Sahar Khodayari a été arrêtée en mars alors qu’elle
tentait d’entrer dans le grand stade Azadi, à Téhéran. « Elle s’était
grimée en garçon, portant une perruque bleue et un long manteau », explique
sa sœur, dans un entretien accordé au quotidien iranien Shahrvand. Mais
lorsque l’un des gardes a voulu la contrôler, elle s’y est opposée en lui
révélant qu’elle était une fille. « Nous sommes une famille
religieuse », précise la sœur. Sahar Khodayari est placée en
détention.
Le lendemain, sa famille, qui vit dans la ville
religieuse de Qom (à 150 kilomètres de la capitale), se rend à Téhéran pour
tenter d’obtenir sa libération. En vain. Ses parents ne peuvent réunir la
caution exorbitante exigée par le juge. L’Iranienne reste donc en prison avant
d’être libérée trois jours plus tard. « À sa sortie, elle était plus
triste et moins sociable », explique la sœur de Sahar. Dans le dossier
monté contre elle, s’ajoutent des charges telles que : « atteinte aux
bonnes mœurs en public » et « insulte aux agents de
sécurité ».
Le jour où Sahar Khodayari se rend au tribunal pour
récupérer son téléphone portable, confisqué lors de son arrestation, elle
entend l’un des employés déclarer qu’une peine de six mois l’attend. Le jour de
son procès à Téhéran, le juge est absent, pour des « raisons personnelles ».
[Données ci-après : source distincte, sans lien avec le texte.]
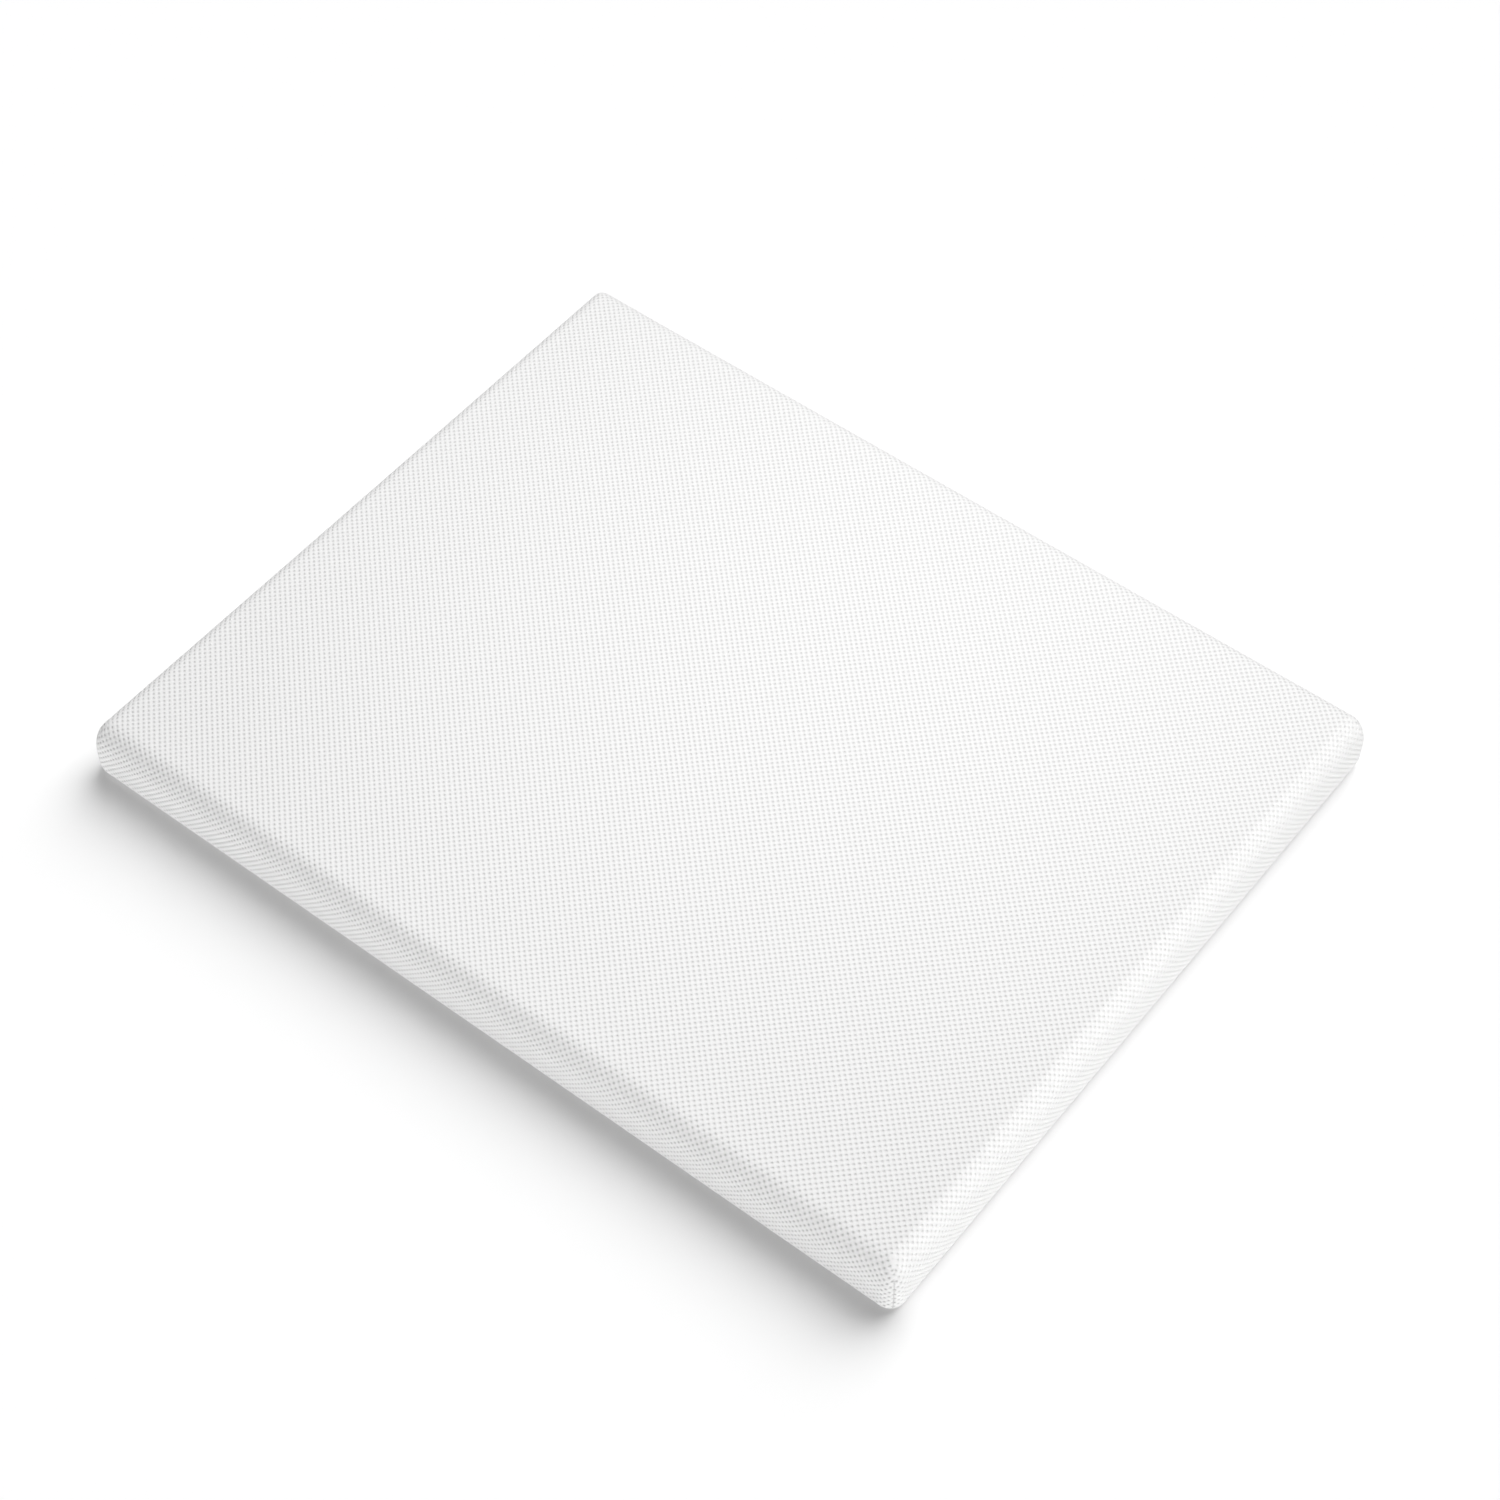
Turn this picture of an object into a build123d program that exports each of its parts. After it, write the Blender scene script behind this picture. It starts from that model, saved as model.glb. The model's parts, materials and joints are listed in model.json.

Mais la pression sur la jeune fille est énorme. Elle achète de l’essence et
s’immole en face du tribunal, en plein centre de Téhéran, devant les regards
horrifiés des passants.
Selon sa sœur et son père, elle souffrait de problèmes
psychologiques – ce qui a été notifié aux autorités judiciaires, qui n’y ont
prêté aucune attention. Brûlée au troisième degré sur 90 % de son corps,
Sahar Khodayari succombe à ses blessures. Selon les médias iraniens, elle a été
inhumée sans que ses parents n’aient eu l’autorisation de rendre publique la
date de ses obsèques.
Soutiens et représailles
Après sa mort, #BlueGirl (« Fille bleue ») est devenue
très populaire sur Twitter. L’émoi a même poussé certaines personnalités
politiques iraniennes à réagir. « Elle était la fille de l’Iran, le
pays où les hommes décident pour les femmes et les privent de leurs droits
humains les plus élémentaires, s’est désolée la députée réformatrice
Parvaneh Salahshouri sur Twitter. Nous sommes tous responsables de
l’arrestation et des brûlures de toutes les Sahars de ce territoire. »
Dans le milieu footballistique iranien aussi, des voix
se sont élevées pour pleurer la mort de la jeune femme et pour demander
l’ouverture des stades aux Iraniennes. Au début de leur premier match depuis la
tragédie, les joueurs d’Esteghlal ont porté des hauts noirs (la couleur du
deuil), avec un cœur en bleu, portant les mots « la Fille bleue », en
anglais et en persan.
Ce geste a fait réagir les plus conservateurs. Leur
cible : le capitaine d’Esteghlal, Vouria Ghafouri, qui, sur Instagram,
avait appelé ses camarades à « faire preuve d’unité et de solidarité
pour que les femmes obtiennent enfin le droit d’entrer dans les stades de
foot ». La très conservatrice agence iranienne de presse Fars a
d’emblée demandé des représailles contre le capitaine d’Esteghlal pour son
action qui « a plu aux médias anti-révolutionnaires ». Une
faute très grave…
En Iran, pourtant, l’heure de vérité arrive bientôt :
la FIFA demande que, dès le 10 octobre, lors du premier match de
qualification de la sélection nationale pour la prochaine Coupe du monde,
contre le Cambodge, le stade Azadi ouvre ses portes aux femmes. Une victoire,
si elle a bien lieu, au goût amer pour les Iraniennes.